Nicht ganz konsequent ist das Regiekonzept in Bezug auf den Baron Kronthal, der beim Jagdlied noch ordentlich mitmischt, aber sich dann schnell zum verliebten Gockel wandelt. Das passt auch besser zu dem schön-feinfühligen Tenor von Peter Diebschlag. Die schönste Stimme des Abends gehört aber Catalina Bertucci. Selbst in den größten Ensembles hört man deutlich ihre herrliche Kunst der Koloraturen und das einmalige Timbre ihres Soprans. Ihre Baronin hat ein keckes Auftreten und dazu in Britta Strege eine hervorragende Anspielpartnerin. Die Mezzosopranistin hat zwar leider nur wenige Töne zu singen, wertet die kleine Rolle der Nanette aber mit großem Spielwitz auf. Alle, auch der von Marbod Kaiser einstudierte, souverän aufsingende Chor, präsentieren sich in dieser nicht einfachen Inszenierung mit großem szenischen Engagement. Dabei ist zu erwarten, dass Timmes Regiekonzept Ablehnung mit sich bringen wird, die nicht nur in einigen platten Sexszenen begründet ist. Doch das sehr konservativ erscheinende Publikum lacht eh am lautesten, wenn in den nahezu ungekürzten Dialogen der Biedermeier vorgeführt wird, und ist dann empört, wenn das Lustspiel in bitteren Zynismus umschlägt.

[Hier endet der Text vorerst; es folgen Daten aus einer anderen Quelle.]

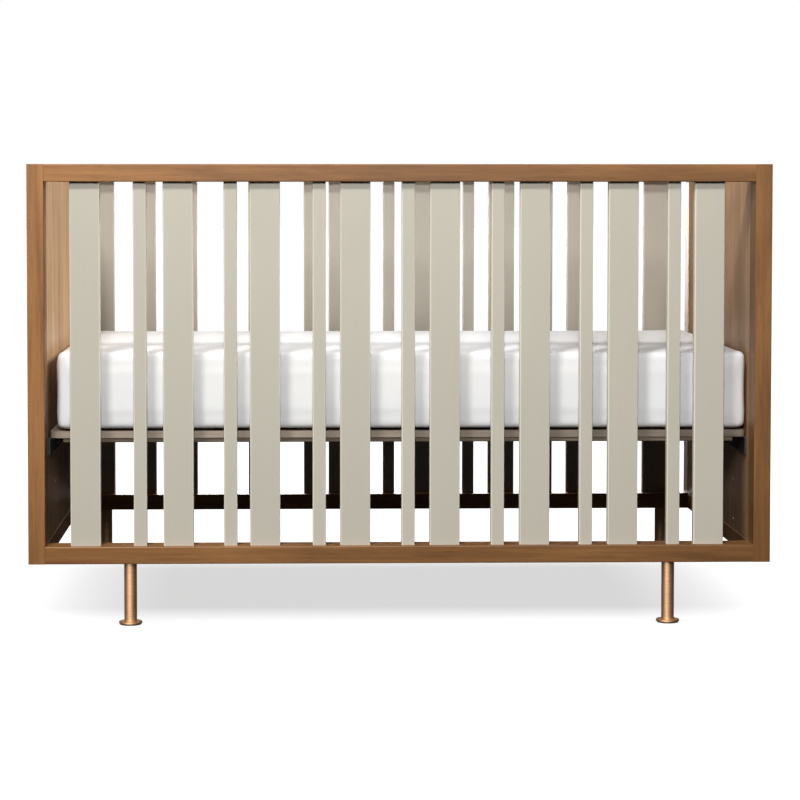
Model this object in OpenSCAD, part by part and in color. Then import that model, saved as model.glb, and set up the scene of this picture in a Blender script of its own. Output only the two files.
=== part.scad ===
// Baby crib: a post-and-rail box with panelled ends, slatted long sides, a bolted
// height-adjustable mattress support and four round legs.
// Millimetres. X runs along the crib, -Y is the front, +Z is up.
// The origin is the centre of the footprint, on the floor.

/* [Frame] */
// Length over the two ends
overall_length = 1400; // [1380:5:1420]
// Clear width between the front and rear rails
inside_width = 710; // [700:1:720]
// Height of the wooden frame, without the legs
frame_height = 752; // [740:1:790]
// Width of a post as seen from the front
post_width = 32; // [30:1:40]
// Depth of the posts and of the long rails, front to back
rail_depth = 55; // [50:1:60]
// Height of every rail
rail_height = 33; // [30:1:40]
// Radius of the eased edges of posts and rails
wood_edge = 2; // [1:0.5:4]

/* [End panels] */
// Thickness of an end panel
panel_thickness = 19; // [15:1:22]
// Step from a post's inner side back to the panel
panel_recess = 1; // [1:0.5:3]
// Thickness of the tongue round the panel
tongue_thickness = 8; // [6:1:10]
// Reach of the tongue into its groove
tongue_reach = 8; // [5:1:8]

/* [Slats] */
// Width of a wide slat
wide_slat = 57; // [52:1:60]
// Width of a narrow slat
narrow_slat = 25; // [22:1:28]
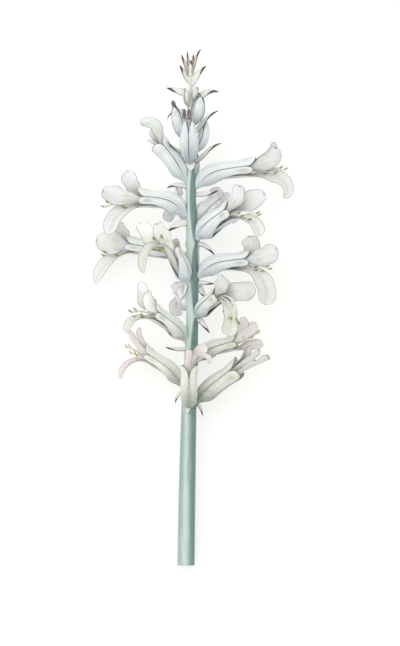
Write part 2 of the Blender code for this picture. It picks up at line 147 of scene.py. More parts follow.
# A bract on the scape. rise is its pitch at its root, middle and tip, and dark is how dark its tip is.
Bract = namedtuple("Bract", "height azimuth length width rise roll dark", defaults=(50.0, 1.0))

FLORETS = (
    Floret("floret_right_1", 134.8, 88, 22, 3.4, (50, 4), 0.6,
        Petal(11.5, 6.4, (6, 74), 12, 74, late=2), Petal(12, 4.2, (16, 74), 14, 60, late=2),
        Lip(17.5, 6.8, 140, 2.8, 55, pointed=0.7), (10, 6, 6), dorsal=1.07),
    Floret("floret_left_1", 124.6, -88, 18.6, 3.4, (54, 2), 0.66,
        Petal(13.6, 6.6, (2, 16), 16, 92), Petal(9.4, 5.8, (36, 78), 10, 70),
        Lip(15.6, 6.6, 96, 1.3, 62), (11, 20, 10), dorsal=1.03),
    Floret("floret_right_2", 116.6, 60, 17.5, 3.8, (46, 26), 0.6,
        Petal(9.4, 6.2, (24, 36), 10, 90), Petal(12, 6.8, (4, 2), 36, 84),
        Lip(12.2, 5.6, 112, 1.1, 34), (8.5, 46, 8), dorsal=1.02),
    Floret("floret_left_2", 110.6, -104, 22, 3.1, (10, 8), 0.6,
        Petal(11, 8.6, (0, 2), 12, 84), Petal(7, 5, (32, 78), 12, 60),
        Lip(16.5, 6.2, 84, 0.8, 60, pointed=0.4), (7.7, 34, 8), dorsal=1.02, slim=2.2),
    Floret("floret_left_3", 100.8, -45, 15, 3.1, (62, 54), 0.6,
        Petal(12, 5.8, (-12, -4), 8, 106), Petal(14.2, 6.6, (-36, 16), 40, 84),
        Lip(18.5, 4.8, 166, 1, 14, channel=120, pointed=0.5), (7.6, 54, 18), dorsal=1.05),
    Floret("floret_right_3", 102.8, 86, 19.5, 3.3, (50, 3), 0.6,
        Petal(11, 7.4, (4, 28), 14, 80), Petal(6.8, 7.2, (44, 98), 26, 70, cup=120),
        Lip(14.8, 7.6, 108, 0.75, 62, channel=70, early=0.65), (6.6, 26, 8), dorsal=1.03),
    Floret("floret_right_4", 88.6, 46, 14, 3, (46, 28), 0.6,
        Petal(7.6, 6.6, (22, 36), 4, 98), Petal(12.2, 7, (-16, -20), 50, 84),
        Lip(13.6, 6.6, 150, 0.5, 40, widest=1), (12.4, 120, 2), dorsal=1.02, opened=34),
    Floret("floret_left_4", 80.2, -68, 15.8, 3.1, (56, 30), 0.6,
        Petal(8, 6.4, (14, 54), 14, 76, pointed=0.7), Petal(11.8, 6, (12, 50), 10, 62, pointed=0.7),
        Lip(11.6, 4.4, 122, 1.3, 24), (7.4, 34, 10), dorsal=1.13),
    Floret("floret_right_5", 73.2, 84, 15.5, 2.9, (50, 12), 0.6,
        Petal(9.5, 5, (18, 34), 14, 74), Petal(8.5, 4.4, (36, 70), 10, 60),
        Lip(9, 5.2, 0, 1, 50), (7.5, -20, 6), dorsal=1.02),
    Floret("floret_left_5", 64, -94, 17.4, 2.8, (60, 30), 0.66,
        Petal(10.2, 2.6, (10, 30), 10, 70, cup=130), Petal(9.2, 2.5, (26, 48), 10, 60, cup=130),
        Lip(11, 4.2, 118, 0.9, 30), (6.4, 8, 9), dorsal=1.1),
    Floret("floret_right_6", 58.4, 70, 19.6, 3.4, (46, 32), 0.6,
        Petal(10.8, 4.2, (2, 4), 0, 70, cup=240), Petal(8.8, 4, (16, 25), 0, 60, cup=240),
        Lip(11.8, 6, 14, 1, 0, channel=230, pointed=-0.5, waist=0.36), (-2.5, 0, 2),
        dorsal=1.07, parted=0.8, opened=10),
    Floret("floret_front_1", 57, 0, 16.5, 3, (24, 80), 0.4,
        Petal(9.6, 4.4, (0, -10), 140, 112), Petal(8.4, 4.8, (24, 50), 0, 0),
        Lip(5.4, 2.8, 4, 1, 0), (-2.5, 0, 2),
        dorsal=1.02, parted=0.62, opened=-1, joined=0.62, curl=0.5),
    Floret("floret_left_6", 137, -84, 16.7, 3.2, (66, 46), 0.7,
        Petal(11.8, 4.2, (30, -76), 6, 80, cup=50, late=2.2), Petal(5, 3.6, (6, 12), 6, 60),
        Lip(3, 3.6, 16, 1, 0), (-2.5, 0, 2), dorsal=1.02, parted=0.84, opened=4, marked=0.1),
    Floret("floret_back_1", 123, 136, 12.5, 2.6, (56, 26), 0.6,
        Petal(4.2, 5.4, (28, 50), 10, 66, cup=40), Petal(9.2, 5.8, (-14, -18), -22, 84, cup=40),
        Lip(11.3, 5.6, 110, 1, 0), (-1.5, 20, 8)),
    Floret("floret_back_2", 122.5, -153, 11, 2.5, (56, 28), 0.6,
        Petal(6.5, 5, (34, 60), 14, 66), Petal(6.5, 5, (24, 50), 14, 70),
        Lip(8.3, 5.4, 112, 1, 0), (-1.5, 20, 8)),
    Floret("floret_back_3", 91, -148, 8, 2.4, (50, 44), 0.6,
        Petal(4, 6, (12, 24), 10, 66, cup=40), Petal(5, 4.6, (10, 30), 14, 70),
        Lip(6.2, 5.8, 168, 0.34, 0, channel=60, pointed=0.4, widest=0.3), (-1.5, 20, 10)),
    Floret("floret_back_4", 104, 178, 13, 2.4, (26, 84), 0.36,
        Petal(6, 4.4, (0, 10), 14, 66), Petal(6, 4.4, (0, 10), 14, 70),
        Lip(6, 4.4, 20, 1, 0), (2.5, 0, 6)),
    Floret("floret_back_5", 56.5, 180, 15.5, 2.5, (26, 88), 0.3,
        Petal(6.5, 3.2, (0, 10), 10, 66), Petal(6.5, 3.2, (0, 10), 10, 70),
        Lip(6, 3.6, 6, 1, 0), (2.5, 0, 6)),
)

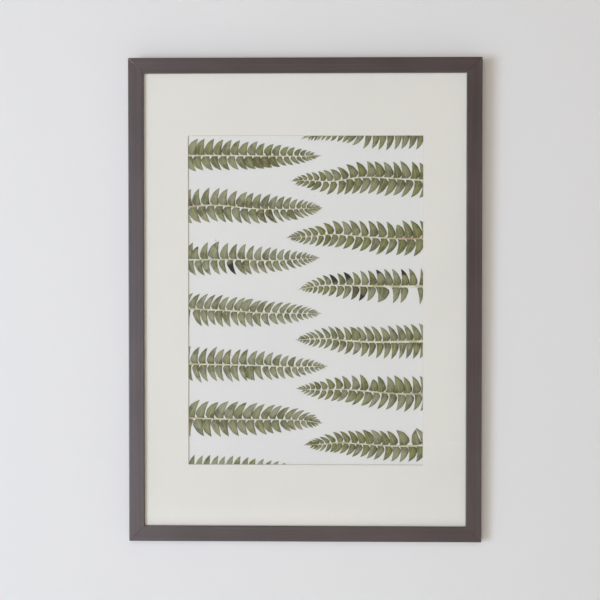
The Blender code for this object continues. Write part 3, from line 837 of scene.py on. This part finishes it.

Doch es gibt ja noch das Orchester unter der Leitung von Matthias Wegele, wo man viel von allem hört. Die Musiker musizieren mit Leichtigkeit und Leidenschaft, zeigen Witz und dunkle Zwischentöne, sind unter Wegele sichere Begleiter und ein gut frisierter Motor des Geschehens. Wer die szenische Umsetzung ablehnt, dürfte durch die musikalische Darbietung entschädigt werden.